Question — Russell, you stuck your neck out last week and stated that the stock market may be in major trouble. How come?
Answer — First, I believe the bull market in bonds is over. That means that we may face many years of irregularly rising interest rates. Remember, the Bernanke Fed artificially depressed interest rates with its huge QE program, during which it bought massive quantities of bonds. The Fed’s program cannot continue forever — in fact, Bernanke has recently conceded that the Fed is making plans to “taper” (down) its bond buying program. When the Fed tapers, bond prices will decline towards their normal, free-market levels, and interest rates will rise (bonds and their yields move in opposite directions).
Next, one crucial characteristic of a bear market bottom is the appearance of great values in blue-chip stocks. At the lows of 2009 we never saw blue chip stocks selling at classic great values. At the bear market lows of 1932, 1942, 1949, 1974 and 1982, the Dow sold at less than 10 times earnings with dividend yields in the 5-7% range.
For instance, in 1974 dividend yields on the Dow were as high as 7%. In 1932 dividend yields on the Dow were 10%. The absence of great values at the 2009 low made me suspicious and led me to believe that the low of 2009 was not a true bear market bottom. The fabulous values that accompany true bear market lows were just not there.
Last night I read through the latest issue of Barron’s from cover to cover, and nowhere did I see a single mention of a primary bear market. This made me suspicious. Obviously, I can’t guarantee that we’re in a primary bear market, but I certainly can suspect as much. The worst part is that if indeed we are in a bear market, then the vast majority of investors are not positioned or prepared for such an event. I believe that most investors think that last week’s sell-off was simply a gut-check reaction to Bernanke’s remarks about a potential cessation of QE.

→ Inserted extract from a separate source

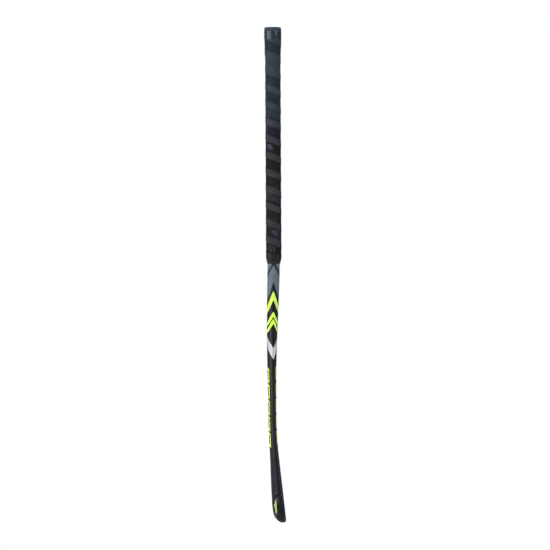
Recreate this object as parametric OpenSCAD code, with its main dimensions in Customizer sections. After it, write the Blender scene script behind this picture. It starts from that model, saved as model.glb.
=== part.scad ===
// Field hockey stick: a laid-up composite stick with a wound grip.
// +Z runs up out of the butt, +X out of the flat playing face, and the toe points along -Y.
// The origin is the centre of the butt end. All sizes are in millimetres.

/* [Stick] */
// Length from the butt end to the underside of the head
stick_length = 952.5; // [860:0.5:1020]
// Distance from the butt end to the lower end of the grip
grip_length = 455; // [330:1:520]
// Diameter of the bare handle
handle_d = 23.4; // [21:0.1:27]
// Width of the shaft and of the hook, across the playing face
shaft_w = 44; // [38:0.5:48]
// Thickness of the shaft at its thinnest
shaft_t = 15.8; // [14:0.1:20]
// Thickness of the head
head_t = 23.5; // [19:0.1:26]
// Wall of the outer laminate
laminate_wall = 2.2; // [1.6:0.1:3]

/* [Head] */
// Radius of the hook's middle line
hook_r = 37; // [33:0.5:42]
// Width of the hook at the toe
toe_w = 40; // [34:0.5:44]
// Length of the rounded toe tip
toe_tip = 20; // [14:0.5:26]
// Lean of the playing face, forwards of the handle, in degrees
face_lean = 6.4; // [3:0.1:8]
// Distance from the underside of the head to the start of the flat head face
face_height = 122.5; // [100:0.5:140]
// Height of the head face over the handle axis where the flat starts
face_rise = 8.4; // [5:0.1:11]
// Height of the playing face over the handle axis at the lowest point of the bow
bow_level = 3.9; // [2:0.1:7]
// Distance of the lowest point of the bow above the underside of the head
bow_height = 272.5; // [200:0.5:320]

/* [Inside] */
// Wall of the two inner tubes
tube_wall = 0.9; // [0.6:0.1:1.4]
// Thickness of the woven reinforcing ply inside the head
ply_t = 0.7; // [0.4:0.1:1.2]
// Length of the damper in the handle
damper_length = 22; // [12:1:40]
// Length of the foam plug in the handle
plug_length = 30; // [15:1:60]
// Gap between bonded pieces
bond_gap = 0.1; // [0.05:0.01:0.2]
// Gap all round the pieces that slide into the handle
slide_gap = 0.3; // [0.2:0.05:0.5]

/* [Butt end] */
// Step from the flared grip up to the cap and the top tape
cap_lip = 0.55; // [0.3:0.05:1]
// Height of the cap above the handle
cap_h = 7; // [6:0.5:12]
// Radius of the cap's upper rim
cap_rim_r = 3.2; // [2:0.1:4.5]
// Depth of the cap's spigot in the handle
spigot_depth = 26; // [15:1:40]
// Bore of the cap's hollow spigot
spigot_bore_d = 12; // [8:0.5:14]

/* [Grip] */
// Thickness of the cushioning underlay
underlay_t = 1; // [0.6:0.1:2]
// Extra thickness of the underlay where the grip flares at the butt
flare_t = 1.2; // [0.5:0.1:2.5]
// Length of the flare below the top tape
flare_length = 48; // [30:1:70]
// Thickness of the wound tape
tape_t = 1.9; // [1.2:0.1:2.4]
// Width of the top tape
top_tape_w = 17; // [10:0.5:25]
// Width of the lower end band
end_band_w = 19; // [12:0.5:25]

/* [Graphics] */
// Fall of the first lime chevron's arms, in millimetres for each degree round the section
arm_fall = 0.54; // [0.35:0.01:0.7]
// Fall of the other chevrons' arms, in millimetres for each degree
low_arm_fall = 0.38; // [0.25:0.01:0.45]
// Reach of the long arms round the section, in degrees from the toe-side edge
arm_reach = 130; // [100:10:150]
// Reach of the short arms, in degrees
short_reach = 90; // [60:10:90]
// Distance from the lower end of the grip to the first lime chevron
lime_start = 53; // [46:0.5:70]
// Distance from the first lime chevron to the second
lime_step = 39.8; // [32:0.5:55]
// Height of the first lime chevron
lime_h = 17; // [12:0.5:22]
// Height of the two lower lime chevrons
thin_lime_h = 9.6; // [7:0.1:11]
// Gap between the two lower lime chevrons
lime_gap = 4; // [2:0.1:5]
// Gap between the ends of the last lime chevron's arms and the silver chevron's arms
silver_clear = 2.3; // [1:0.1:12]
// Height of the silver chevron
silver_h = 21.7; // [15:0.5:26]
// Number of slanted bars along the back
bar_count = 5; // [3:1:6]
// Pitch of the slanted bars
bar_pitch = 31; // [26:0.5:34]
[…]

If indeed a bear market has started, one hint will be provided by volume. On declines in a bear market, volume will tend to expand, while during rallies volume tends to subside. Also, in a primary bear market the down-legs tend to be extended and “dragging,” while the counter-trend rallies will usually be sudden and violent. Therefore, volatility will be on the high side during a primary bear market.
Of course, price limits have to do with classifying a bear market. By common acceptance, a decline of 20% from the preceding peak identifies a bear market. I pick Dow 10,000 as a key level. Below 10,000 is the point of no return.
… Now we come to the question of consequences. What are the consequences if you sit stubbornly with your portfolio of stocks, insisting that we are simply experiencing a correction, and it turns out that you are wrong? The consequences could be catastrophic.
For that reason, I suggest that my subscribers act “as though” we are possibly in the second part of the primary bear market that started in 2007 — we will know more as we go along.
… To repeat, I maintain that the bear market that began in 2007 was never completed. In my worst scenario, the remainder of the bear market that started in 2007 is now on its way to completion.